What is needed> Repeat exactly each line of the data provided below.

Material provided>

════════════════════

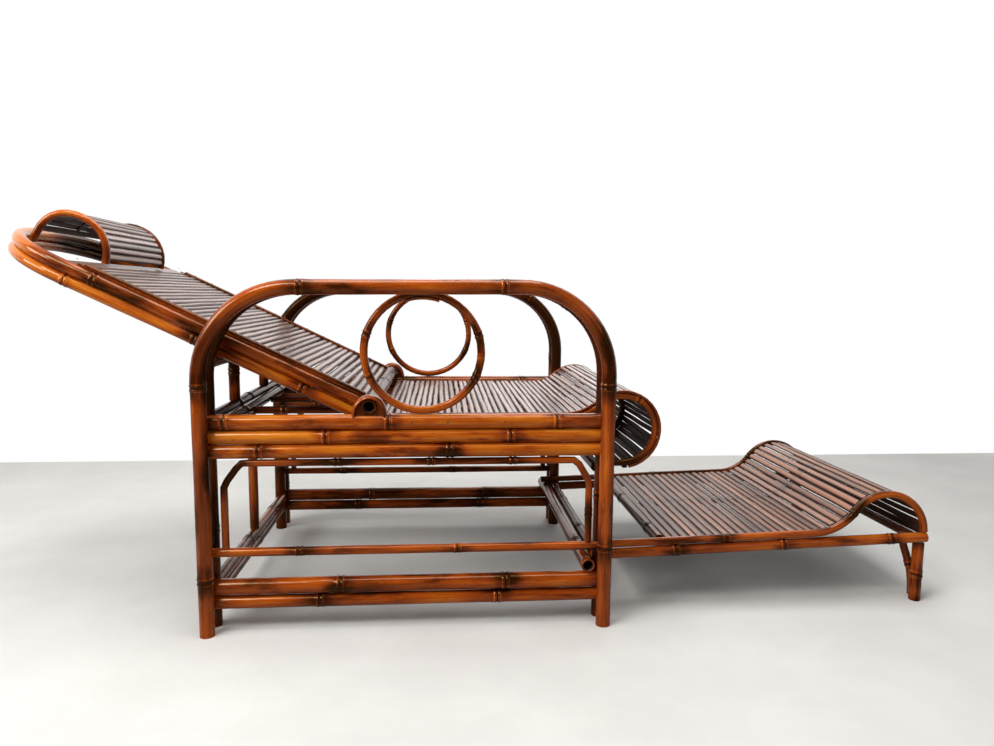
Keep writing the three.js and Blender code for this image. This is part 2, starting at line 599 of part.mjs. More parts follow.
function footRail(side) {
  const line = [FOOT_RAIL.startX, FOOT_RAIL.endX].map((x) => new THREE.Vector2(x, footRailZ));
  return placeFoot(rod(inPlane(line, side * FOOT_Y), FOOT_RAIL.r, { knotShares: FOOT_RAIL.knotShares }));
}
addPair("foot_rail", footRail, POLE);

const betweenRails = FOOT_Y - FOOT_RAIL.r - FIT;
const betweenRims = FOOT_Y - FOOT_RIM.r - FIT;
const innerPoleR = FOOT_INNER_POLE.r;
const innerPoleX = ROLLER.r + FIT + KNOT_RISE + innerPoleR;
const { x: deckPoleX, r: deckPoleR } = FOOT_DECK_POLE;
addPiece("foot_inner_pole", placeFoot(crossPole(innerPoleX, footRailZ, innerPoleR, betweenRails)), DARK_POLE);
addPiece("foot_deck_pole", placeFoot(crossPole(deckPoleX, footRimZ, deckPoleR, betweenRims)), DARK_POLE);
const endPole = crossPole(endPoleX, footRailZ, FOOT_END_POLE.r, betweenRails);
addPiece("foot_end_pole", placeFoot(endPole), DARK_POLE);

const deckStart = new THREE.Vector2(deckPoleX + deckPoleR + FIT, footRimZ);
const footDeckLine = [deckStart, ...footCurve()];
const footDeckLength = lineLength(footDeckLine) - FOOT_SLAT.endGap;
const footPlaces = evenPlaces(0, footDeckLength, FOOT_SLAT.pitch, FOOT_SLAT.width);
const footSlats = slatDeck(footDeckLine.slice(0, -2), betweenRims - KNOT_RISE, FOOT_SLAT, footPlaces);
addPiece("foot_slats", placeFoot(footSlats), SLAT);

const legAlong = FOOT_RAIL.endX - FOOT_LEG.setBack;
const legX = rollerX + legAlong * Math.cos(FOOT_TILT);
const railAtLegZ = rollerZ + footRailZ * Math.cos(FOOT_TILT) + legAlong * Math.sin(FOOT_TILT);
function footLeg(side) {
  const top = railAtLegZ - FOOT_RAIL.r - FIT - FOOT_LEG.r * Math.tan(FOOT_TILT);
  const ends = [0, top].map((z) => new THREE.Vector2(legX, z));
  return rod(inPlane(ends, side * FOOT_Y), FOOT_LEG.r);
}
addPair("foot_leg", footLeg, POLE);

// A thin rod bent down from the rail to the floor, along the inner side of the leg.
function footBrace(side) {
  const y = side * (FOOT_Y - FOOT_LEG.r - FIT - BRACE.r);
  const points = BRACE.points.map(([x, share]) => new THREE.Vector3(legX + x, y, share * railAtLegZ));
  const curve = new THREE.CatmullRomCurve3(points);
  return rod(curve.getSpacedPoints(CORNER_STEPS), BRACE.r, { sides: THIN_SIDES });
}
addPair("foot_brace", footBrace, DARK_POLE);

// The frame's origin is the middle of the object's footprint.
const box = new THREE.Box3().setFromObject(recliner);
const middle = (box.min.x + box.max.x) / 2;
recliner.children.forEach((mesh) => mesh.geometry.translate(-middle, 0, -box.min.z));

export default recliner;
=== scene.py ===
"""Looks of a folding recliner: lacquered cane poles, split-cane slats, bent straps and nails."""

import json
import math

import bpy
import numpy as np
from bpy.props import FloatProperty, FloatVectorProperty, IntProperty, PointerProperty
from mathutils import Matrix, Vector


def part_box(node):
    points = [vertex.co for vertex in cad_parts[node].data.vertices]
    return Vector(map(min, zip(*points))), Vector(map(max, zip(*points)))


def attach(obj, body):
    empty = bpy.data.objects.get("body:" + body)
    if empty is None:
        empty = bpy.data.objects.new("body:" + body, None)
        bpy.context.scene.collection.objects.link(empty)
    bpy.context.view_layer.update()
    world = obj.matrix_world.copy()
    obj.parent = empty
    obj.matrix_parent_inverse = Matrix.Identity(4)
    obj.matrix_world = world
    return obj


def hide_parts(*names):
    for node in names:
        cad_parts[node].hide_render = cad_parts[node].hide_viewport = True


bl_info = {
    "name": "Cane Recliner",
    "version": (1, 0, 0),
    "blender": (4, 5, 0),
    "location": "View3D > Sidebar > Recliner",
    "description": "Dresses a folding recliner in lacquered cane poles and split-cane slats",
    "category": "Object",
}

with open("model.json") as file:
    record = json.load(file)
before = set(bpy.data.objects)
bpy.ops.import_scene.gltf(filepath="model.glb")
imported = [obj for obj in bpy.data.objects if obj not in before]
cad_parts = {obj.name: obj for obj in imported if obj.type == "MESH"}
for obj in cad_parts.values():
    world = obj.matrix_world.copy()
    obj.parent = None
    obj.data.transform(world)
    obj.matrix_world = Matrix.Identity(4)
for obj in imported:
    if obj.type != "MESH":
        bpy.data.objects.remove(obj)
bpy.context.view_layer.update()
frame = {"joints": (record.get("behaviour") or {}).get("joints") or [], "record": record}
SIDES = {"near": -1, "far": 1}
BODY_OF = {node: body for body, nodes in frame["record"]["behaviour"]["bodies"].items() for node in nodes}
PIVOT = Vector(next(j["pos_m"] for j in frame["joints"] if j["name"] == "backrest_hinge"))

# Sizes in metres that several pieces share
CLEARANCE = 0.0003
POLE_GAP = 0.0016
RAIL_HALF = 0.0135
ROLLER_RADIUS = 0.013
TUBE_BORE = 0.0095
BORE_DEPTH = 0.045
HEAD_BAR = 0.018
HEAD_REACH = 0.002
BATTEN_Y = 0.246
BATTEN_HEIGHT = 0.0050
RIB_THICK = 0.0055
RIB_DROP = 0.0004
NO_KNOT = 0.2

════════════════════

Final answer>
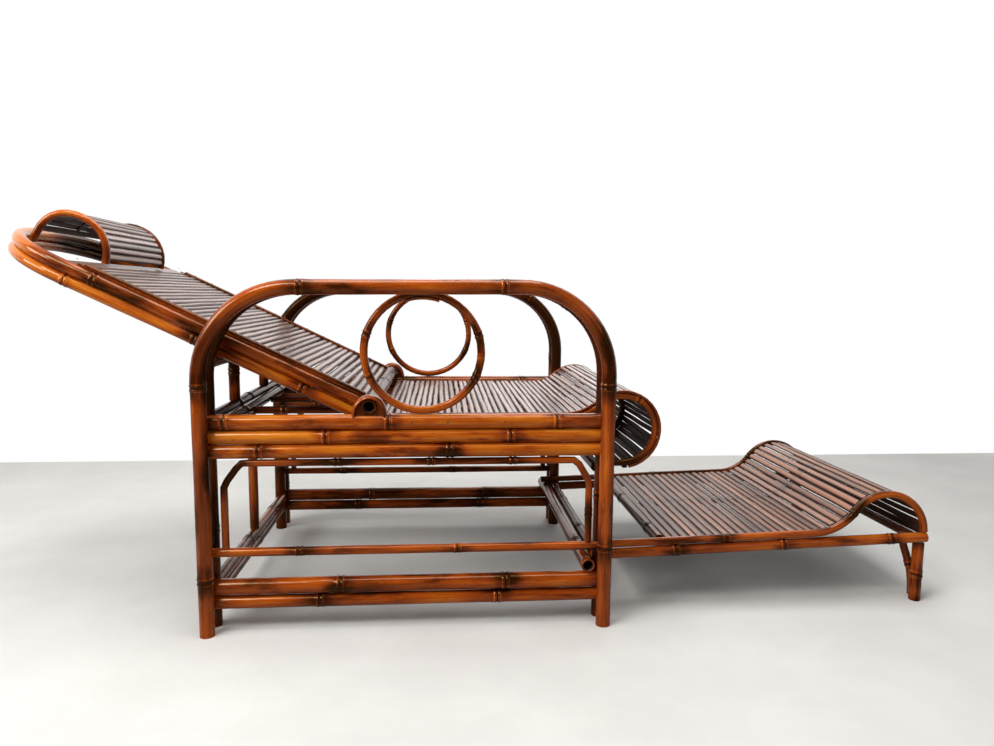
Keep writing the three.js and Blender code for this image. This is part 2, starting at line 599 of part.mjs. More parts follow.
function footRail(side) {
  const line = [FOOT_RAIL.startX, FOOT_RAIL.endX].map((x) => new THREE.Vector2(x, footRailZ));
  return placeFoot(rod(inPlane(line, side * FOOT_Y), FOOT_RAIL.r, { knotShares: FOOT_RAIL.knotShares }));
}
addPair("foot_rail", footRail, POLE);

const betweenRails = FOOT_Y - FOOT_RAIL.r - FIT;
const betweenRims = FOOT_Y - FOOT_RIM.r - FIT;
const innerPoleR = FOOT_INNER_POLE.r;
const innerPoleX = ROLLER.r + FIT + KNOT_RISE + innerPoleR;
const { x: deckPoleX, r: deckPoleR } = FOOT_DECK_POLE;
addPiece("foot_inner_pole", placeFoot(crossPole(innerPoleX, footRailZ, innerPoleR, betweenRails)), DARK_POLE);
addPiece("foot_deck_pole", placeFoot(crossPole(deckPoleX, footRimZ, deckPoleR, betweenRims)), DARK_POLE);
const endPole = crossPole(endPoleX, footRailZ, FOOT_END_POLE.r, betweenRails);
addPiece("foot_end_pole", placeFoot(endPole), DARK_POLE);

const deckStart = new THREE.Vector2(deckPoleX + deckPoleR + FIT, footRimZ);
const footDeckLine = [deckStart, ...footCurve()];
const footDeckLength = lineLength(footDeckLine) - FOOT_SLAT.endGap;
const footPlaces = evenPlaces(0, footDeckLength, FOOT_SLAT.pitch, FOOT_SLAT.width);
const footSlats = slatDeck(footDeckLine.slice(0, -2), betweenRims - KNOT_RISE, FOOT_SLAT, footPlaces);
addPiece("foot_slats", placeFoot(footSlats), SLAT);

const legAlong = FOOT_RAIL.endX - FOOT_LEG.setBack;
const legX = rollerX + legAlong * Math.cos(FOOT_TILT);
const railAtLegZ = rollerZ + footRailZ * Math.cos(FOOT_TILT) + legAlong * Math.sin(FOOT_TILT);
function footLeg(side) {
  const top = railAtLegZ - FOOT_RAIL.r - FIT - FOOT_LEG.r * Math.tan(FOOT_TILT);
  const ends = [0, top].map((z) => new THREE.Vector2(legX, z));
  return rod(inPlane(ends, side * FOOT_Y), FOOT_LEG.r);
}
addPair("foot_leg", footLeg, POLE);

// A thin rod bent down from the rail to the floor, along the inner side of the leg.
function footBrace(side) {
  const y = side * (FOOT_Y - FOOT_LEG.r - FIT - BRACE.r);
  const points = BRACE.points.map(([x, share]) => new THREE.Vector3(legX + x, y, share * railAtLegZ));
  const curve = new THREE.CatmullRomCurve3(points);
  return rod(curve.getSpacedPoints(CORNER_STEPS), BRACE.r, { sides: THIN_SIDES });
}
addPair("foot_brace", footBrace, DARK_POLE);

// The frame's origin is the middle of the object's footprint.
const box = new THREE.Box3().setFromObject(recliner);
const middle = (box.min.x + box.max.x) / 2;
recliner.children.forEach((mesh) => mesh.geometry.translate(-middle, 0, -box.min.z));

export default recliner;
=== scene.py ===
"""Looks of a folding recliner: lacquered cane poles, split-cane slats, bent straps and nails."""

import json
import math

import bpy
import numpy as np
from bpy.props import FloatProperty, FloatVectorProperty, IntProperty, PointerProperty
from mathutils import Matrix, Vector


def part_box(node):
    points = [vertex.co for vertex in cad_parts[node].data.vertices]
    return Vector(map(min, zip(*points))), Vector(map(max, zip(*points)))


def attach(obj, body):
    empty = bpy.data.objects.get("body:" + body)
    if empty is None:
        empty = bpy.data.objects.new("body:" + body, None)
        bpy.context.scene.collection.objects.link(empty)
    bpy.context.view_layer.update()
    world = obj.matrix_world.copy()
    obj.parent = empty
    obj.matrix_parent_inverse = Matrix.Identity(4)
    obj.matrix_world = world
    return obj


def hide_parts(*names):
    for node in names:
        cad_parts[node].hide_render = cad_parts[node].hide_viewport = True


bl_info = {
    "name": "Cane Recliner",
    "version": (1, 0, 0),
    "blender": (4, 5, 0),
    "location": "View3D > Sidebar > Recliner",
    "description": "Dresses a folding recliner in lacquered cane poles and split-cane slats",
    "category": "Object",
}

with open("model.json") as file:
    record = json.load(file)
before = set(bpy.data.objects)
bpy.ops.import_scene.gltf(filepath="model.glb")
imported = [obj for obj in bpy.data.objects if obj not in before]
cad_parts = {obj.name: obj for obj in imported if obj.type == "MESH"}
for obj in cad_parts.values():
    world = obj.matrix_world.copy()
    obj.parent = None
    obj.data.transform(world)
    obj.matrix_world = Matrix.Identity(4)
for obj in imported:
    if obj.type != "MESH":
        bpy.data.objects.remove(obj)
bpy.context.view_layer.update()
frame = {"joints": (record.get("behaviour") or {}).get("joints") or [], "record": record}
SIDES = {"near": -1, "far": 1}
BODY_OF = {node: body for body, nodes in frame["record"]["behaviour"]["bodies"].items() for node in nodes}
PIVOT = Vector(next(j["pos_m"] for j in frame["joints"] if j["name"] == "backrest_hinge"))

# Sizes in metres that several pieces share
CLEARANCE = 0.0003
POLE_GAP = 0.0016
RAIL_HALF = 0.0135
ROLLER_RADIUS = 0.013
TUBE_BORE = 0.0095
BORE_DEPTH = 0.045
HEAD_BAR = 0.018
HEAD_REACH = 0.002
BATTEN_Y = 0.246
BATTEN_HEIGHT = 0.0050
RIB_THICK = 0.0055
RIB_DROP = 0.0004
NO_KNOT = 0.2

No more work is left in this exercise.